Living on a far-away island (there is no way to get to the mainland other than 3 days by sea, or 2hr by plane) will most certainly make a stamp on your mentality. There it is the mentality of frontier people. Our guide in the Kronotsky Reserve did not have any personal trekking equipment worth mentioning except a rucksack. At least according to the West standards. He thought nothing of walking with heavy rucksack through the Kamchatka wilderness wearing soft sneakers with smooth plastic soles. Amazing, but for 12 days he managed not to twist ankles and evidently did not fear that. Agile like a cat, fast and indefatigable, he survived on several spoonfuls of porridge, handful of dry fruit and plate of soup in the evening. Born in St.-Petersburgh, well educated, he came to Kamchatka just for a summer trek - not to come back, to become a tour-operator, guide, a businessman, one of the senior staff of the Kronotsky Reserve.

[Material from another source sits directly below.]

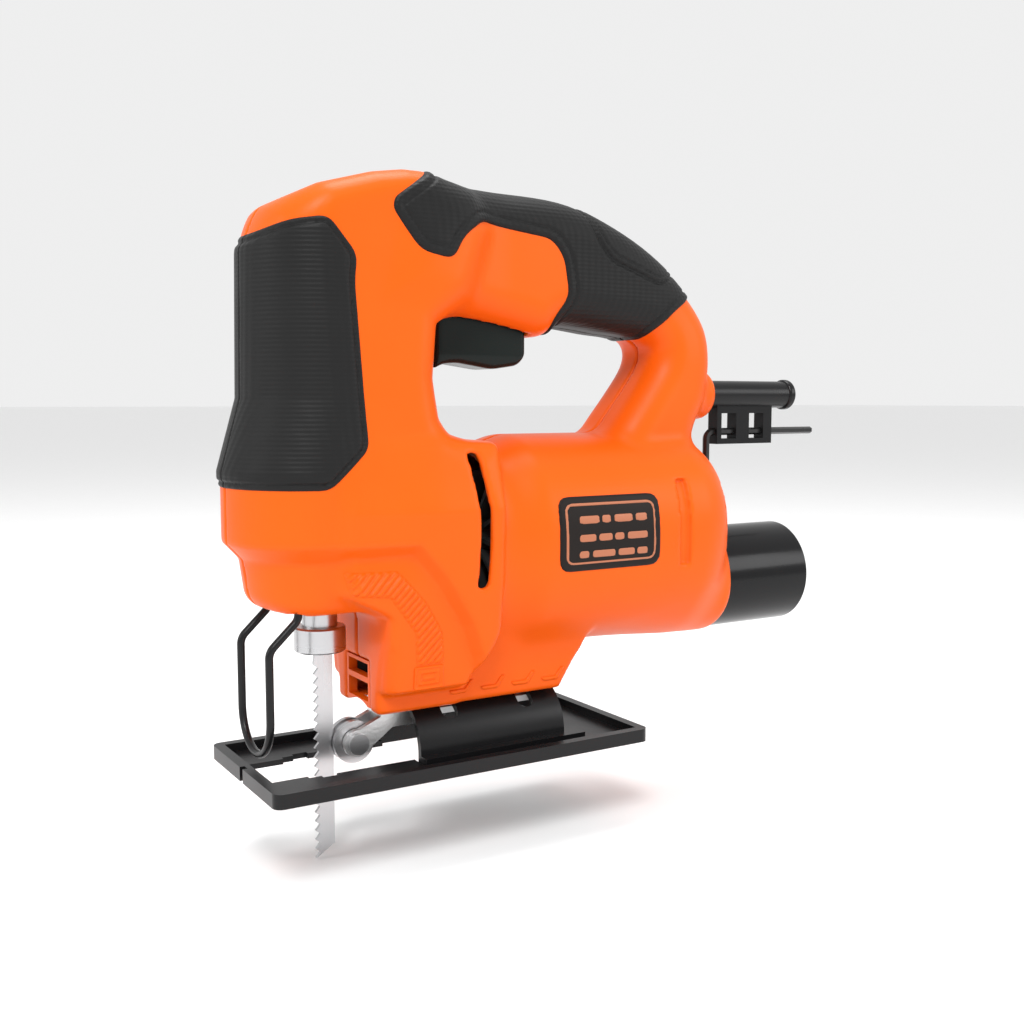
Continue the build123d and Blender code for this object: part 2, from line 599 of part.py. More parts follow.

The tenacity of these people is amazing. The hunting, fishing, driving and guiding stories I heard there were truthful, but not always easy to believe. Camping for warmth near a huge boulder red hot inside, just fallen off Klyuchevskoi volcano is a minor one. Another one, more serious, about a truck sunk in the Pasific (in winter, through the ice) about 100m from the coast. Its owner, a free-lance expedition driver, (the one, who brought us to Klyuchevskoi area) spent two months to get it back - alone. Only for the day, when the truck was actually tugged from the water, a tractor had been brought from the nearest village about 40km away... It should be noted the water at the Kamchatka coasts, even at the peak of summer, is hardly likely to grow warmer than 5-6C.
Near these people I felt overcivilized, weak and effeminate, rather client than a guide.